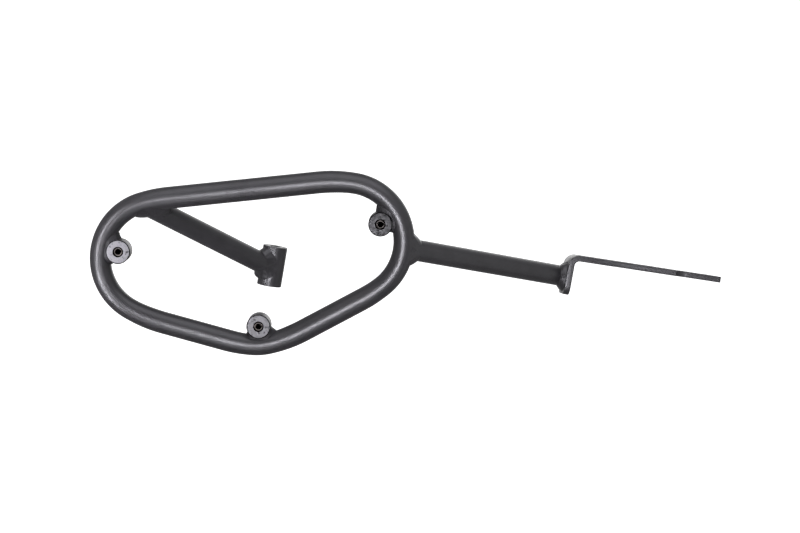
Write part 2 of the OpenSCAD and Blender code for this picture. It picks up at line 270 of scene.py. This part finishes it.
def loop_tube():
    """A ring drawn out along each straight and swung round each bend."""
    first = ROUTE[0]
    bpy.ops.object.select_all(action="DESELECT")
    bpy.ops.mesh.primitive_circle_add(
        vertices=TUBE_SIDES, radius=TUBE_R * MM, location=in_space(first.start) * MM,
        rotation=(0, math.radians(90 - first.angle), 0))
    tube = bpy.context.object
    alone(tube)
    bpy.ops.object.transform_apply(location=True, rotation=True, scale=True)
    bpy.ops.object.mode_set(mode="EDIT")
    bpy.ops.mesh.select_all(action="SELECT")
    for move in ROUTE:
        if move.radius:
            steps = max(2, round(move.amount / RING_TURN))
            bpy.ops.mesh.spin(steps=steps, angle=math.radians(move.amount),
                              center=in_space(move.centre) * MM, axis=(0, 1, 0))
        else:
            steps = max(2, round(move.length / RING_RUN))
            step = move.length / steps * heading(move.angle) * MM
            for _ in range(steps):
                bpy.ops.mesh.extrude_region_move(TRANSFORM_OT_translate={"value": (step.x, 0, step.y)})
    bpy.ops.mesh.select_all(action="SELECT")
    bpy.ops.mesh.remove_doubles(threshold=RING_MERGE * MM)
    bpy.ops.mesh.normals_make_consistent(inside=False)
    bpy.ops.object.mode_set(mode="OBJECT")
    for v in tube.data.vertices:
        p = v.co / MM
        q = Vector((p.x, p.z))
        middle, run = on_route(q)
        share = bent_share(run)
        draw = INNER_DRAW if (q - middle).dot(LOOP_MIDDLE - middle) > 0 else OUTER_DRAW
        q = middle + (q - middle) * (1 - draw * share)
        y = LOOP_Y + (p.y - LOOP_Y) * (1 + BEND_BULGE * share)
        p = Vector((q.x, y, q.y))
        away = abs(run - BUTT_FROM_REAR) / BUTT_HALF_LEN
        if away < 1:
            out = (p - in_space(middle)).normalized()
            lumps = noise.noise(p * 0.16) * 0.6 + noise.noise(p * 0.5) * 0.4
            p += out * BUTT_RISE * (1 - away * away) ** 2 * lumps
        v.co = p * MM
    smooth(tube, 60)
    return tube


# Weld beads. Each surface gives the nearest point of its middle line and its radius.

class LoopSurface:
    radius = TUBE_R

    def spine(self, p):
        return in_space(on_route(Vector((p.x, p.z)))[0])


class RodSurface:
    def __init__(self, at, way, radius):
        self.at, self.way, self.radius = at, way.normalized(), radius

    def spine(self, p):
        return self.at + (p - self.at).dot(self.way) * self.way


class StripSurface:
    radius = STRIP_OUT_R

    def __init__(self):
        yaw, rise, lean, tab = radians((STRIP_YAW, -STRIP_RISE, -STRIP_LEAN, 90 - STRIP_BEND))
        self.turn = (Matrix.Rotation(yaw, 3, "Z") @ Matrix.Rotation(rise, 3, "Y")
                     @ Matrix.Rotation(lean, 3, "X") @ Matrix.Rotation(tab, 3, "Y"))

    def spine(self, p):
        q = self.turn.transposed() @ (p - STRIP_BEND_AT)
        return STRIP_BEND_AT + self.turn @ Vector((0, q.y, min(q.z, 0)))


SEAM_STEPS = 240
HALVINGS = 22
LOOP = LoopSurface()
SLEEVE = RodSurface(Vector((0, 0, 0)), Vector((0, 0, 1)), SLEEVE_R)
STRIP = StripSurface()


def out_of(surface, p):
    """The way straight out of a surface at p."""
    return (p - surface.spine(p)).normalized()


def seated(surface, p, lift=0.0):
    """The point of a surface under p, lifted off it."""
    middle = surface.spine(p)
    return middle + (surface.radius + lift) * (p - middle).normalized()


def leaving(surface, p, way, reach=40.0):
    """Where a line from inside a surface leaves it."""
    low, high = 0.0, reach
    for _ in range(HALVINGS):
        mid = (low + high) / 2
        q = p + mid * way
        if (q - surface.spine(q)).length > surface.radius:
            high = mid
        else:
            low = mid
    return p + high * way


def rod_seam(rod, surface):
    """The seam round a rod that ends inside a surface."""
    side = rod.way.orthogonal().normalized()
    other = rod.way.cross(side)
    seam = []
    for i in range(SEAM_STEPS):
        a = math.tau * i / SEAM_STEPS
        rim = rod.at + rod.radius * (math.cos(a) * side + math.sin(a) * other)
        seam.append(leaving(surface, rim, rod.way))
    return seam


def even_seam(seam, gap):
    """The same closed seam with its points an even distance apart."""
    lengths = [0.0]
    for i in range(len(seam)):
        lengths.append(lengths[-1] + (seam[(i + 1) % len(seam)] - seam[i]).length)
    count = round(lengths[-1] / gap)
    points, i = [], 0
    for k in range(count):
        want = lengths[-1] * k / count
        while lengths[i + 1] < want:
            i += 1
        t = (want - lengths[i]) / (lengths[i + 1] - lengths[i])
        points.append(seam[i].lerp(seam[(i + 1) % len(seam)], t))
    return points, lengths[-1]


BEAD_GAP = 0.4
BEAD_FACES = 14
BEAD_ROOT = 1.2
BOSS_BEAD_CROWN = -0.05
RIPPLE = 0.02
RIPPLE_PITCH = 2.6
RIPPLE_CURVE = 2.2
LUMPS = 0.1
LUMPS_PER_MM = 0.05
ASIDE = Vector((0, 0, 9))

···

● WHAT YOU HAVE TO DO
Write out all the lines again, exactly as they are.

● EXPECTED OUTPUT
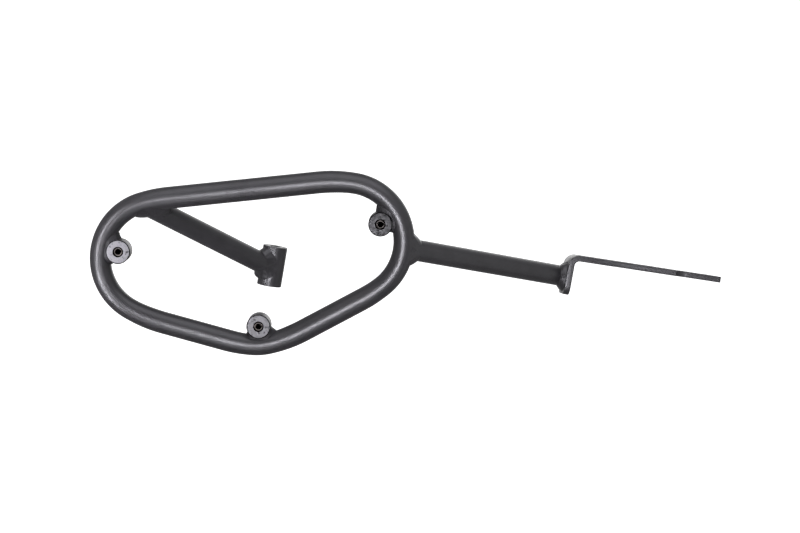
Write part 2 of the OpenSCAD and Blender code for this picture. It picks up at line 270 of scene.py. This part finishes it.
def loop_tube():
    """A ring drawn out along each straight and swung round each bend."""
    first = ROUTE[0]
    bpy.ops.object.select_all(action="DESELECT")
    bpy.ops.mesh.primitive_circle_add(
        vertices=TUBE_SIDES, radius=TUBE_R * MM, location=in_space(first.start) * MM,
        rotation=(0, math.radians(90 - first.angle), 0))
    tube = bpy.context.object
    alone(tube)
    bpy.ops.object.transform_apply(location=True, rotation=True, scale=True)
    bpy.ops.object.mode_set(mode="EDIT")
    bpy.ops.mesh.select_all(action="SELECT")
    for move in ROUTE:
        if move.radius:
            steps = max(2, round(move.amount / RING_TURN))
            bpy.ops.mesh.spin(steps=steps, angle=math.radians(move.amount),
                              center=in_space(move.centre) * MM, axis=(0, 1, 0))
        else:
            steps = max(2, round(move.length / RING_RUN))
            step = move.length / steps * heading(move.angle) * MM
            for _ in range(steps):
                bpy.ops.mesh.extrude_region_move(TRANSFORM_OT_translate={"value": (step.x, 0, step.y)})
    bpy.ops.mesh.select_all(action="SELECT")
    bpy.ops.mesh.remove_doubles(threshold=RING_MERGE * MM)
    bpy.ops.mesh.normals_make_consistent(inside=False)
    bpy.ops.object.mode_set(mode="OBJECT")
    for v in tube.data.vertices:
        p = v.co / MM
        q = Vector((p.x, p.z))
        middle, run = on_route(q)
        share = bent_share(run)
        draw = INNER_DRAW if (q - middle).dot(LOOP_MIDDLE - middle) > 0 else OUTER_DRAW
        q = middle + (q - middle) * (1 - draw * share)
        y = LOOP_Y + (p.y - LOOP_Y) * (1 + BEND_BULGE * share)
        p = Vector((q.x, y, q.y))
        away = abs(run - BUTT_FROM_REAR) / BUTT_HALF_LEN
        if away < 1:
            out = (p - in_space(middle)).normalized()
            lumps = noise.noise(p * 0.16) * 0.6 + noise.noise(p * 0.5) * 0.4
            p += out * BUTT_RISE * (1 - away * away) ** 2 * lumps
        v.co = p * MM
    smooth(tube, 60)
    return tube


# Weld beads. Each surface gives the nearest point of its middle line and its radius.

class LoopSurface:
    radius = TUBE_R

    def spine(self, p):
        return in_space(on_route(Vector((p.x, p.z)))[0])


class RodSurface:
    def __init__(self, at, way, radius):
        self.at, self.way, self.radius = at, way.normalized(), radius

    def spine(self, p):
        return self.at + (p - self.at).dot(self.way) * self.way


class StripSurface:
    radius = STRIP_OUT_R

    def __init__(self):
        yaw, rise, lean, tab = radians((STRIP_YAW, -STRIP_RISE, -STRIP_LEAN, 90 - STRIP_BEND))
        self.turn = (Matrix.Rotation(yaw, 3, "Z") @ Matrix.Rotation(rise, 3, "Y")
                     @ Matrix.Rotation(lean, 3, "X") @ Matrix.Rotation(tab, 3, "Y"))

    def spine(self, p):
        q = self.turn.transposed() @ (p - STRIP_BEND_AT)
        return STRIP_BEND_AT + self.turn @ Vector((0, q.y, min(q.z, 0)))


SEAM_STEPS = 240
HALVINGS = 22
LOOP = LoopSurface()
SLEEVE = RodSurface(Vector((0, 0, 0)), Vector((0, 0, 1)), SLEEVE_R)
STRIP = StripSurface()


def out_of(surface, p):
    """The way straight out of a surface at p."""
    return (p - surface.spine(p)).normalized()


def seated(surface, p, lift=0.0):
    """The point of a surface under p, lifted off it."""
    middle = surface.spine(p)
    return middle + (surface.radius + lift) * (p - middle).normalized()


def leaving(surface, p, way, reach=40.0):
    """Where a line from inside a surface leaves it."""
    low, high = 0.0, reach
    for _ in range(HALVINGS):
        mid = (low + high) / 2
        q = p + mid * way
        if (q - surface.spine(q)).length > surface.radius:
            high = mid
        else:
            low = mid
    return p + high * way


def rod_seam(rod, surface):
    """The seam round a rod that ends inside a surface."""
    side = rod.way.orthogonal().normalized()
    other = rod.way.cross(side)
    seam = []
    for i in range(SEAM_STEPS):
        a = math.tau * i / SEAM_STEPS
        rim = rod.at + rod.radius * (math.cos(a) * side + math.sin(a) * other)
        seam.append(leaving(surface, rim, rod.way))
    return seam


def even_seam(seam, gap):
    """The same closed seam with its points an even distance apart."""
    lengths = [0.0]
    for i in range(len(seam)):
        lengths.append(lengths[-1] + (seam[(i + 1) % len(seam)] - seam[i]).length)
    count = round(lengths[-1] / gap)
    points, i = [], 0
    for k in range(count):
        want = lengths[-1] * k / count
        while lengths[i + 1] < want:
            i += 1
        t = (want - lengths[i]) / (lengths[i + 1] - lengths[i])
        points.append(seam[i].lerp(seam[(i + 1) % len(seam)], t))
    return points, lengths[-1]


BEAD_GAP = 0.4
BEAD_FACES = 14
BEAD_ROOT = 1.2
BOSS_BEAD_CROWN = -0.05
RIPPLE = 0.02
RIPPLE_PITCH = 2.6
RIPPLE_CURVE = 2.2
LUMPS = 0.1
LUMPS_PER_MM = 0.05
ASIDE = Vector((0, 0, 9))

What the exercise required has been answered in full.